In this paper, the underlying surface types are divided into four categories. The experimental regions selected for algorithm validation are different from those selected for threshold statistics. However, the application scenarios of this article cannot cover all the more detailed and special surface types in the world. In the future, we will focus on exploring and studying the differences of thresholds in different regions. According to the spectral characteristics in different regions, the underlying surfaces can be grouped in more detail, and the corresponding band detection schemes and thresholds can be set.
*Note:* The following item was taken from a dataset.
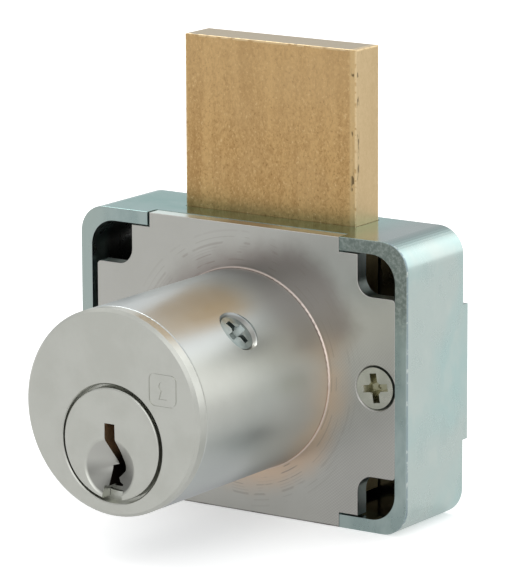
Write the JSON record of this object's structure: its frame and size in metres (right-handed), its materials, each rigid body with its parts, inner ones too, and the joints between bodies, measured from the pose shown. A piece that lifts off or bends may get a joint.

Furthermore, cloud shadow is also a challenge in cloud detection. The surface data covered by cloud shadows will also affect the use of data by researchers [
56,
57,
58]. In this paper, this method cannot solve this problem. This algorithm recognizes all cloud shadow areas as clear, which may affect the application effect of data in aerosol inversion. In future work, we will consider some bands and combinations that can detect cloud shadows, as well as corresponding threshold statistics.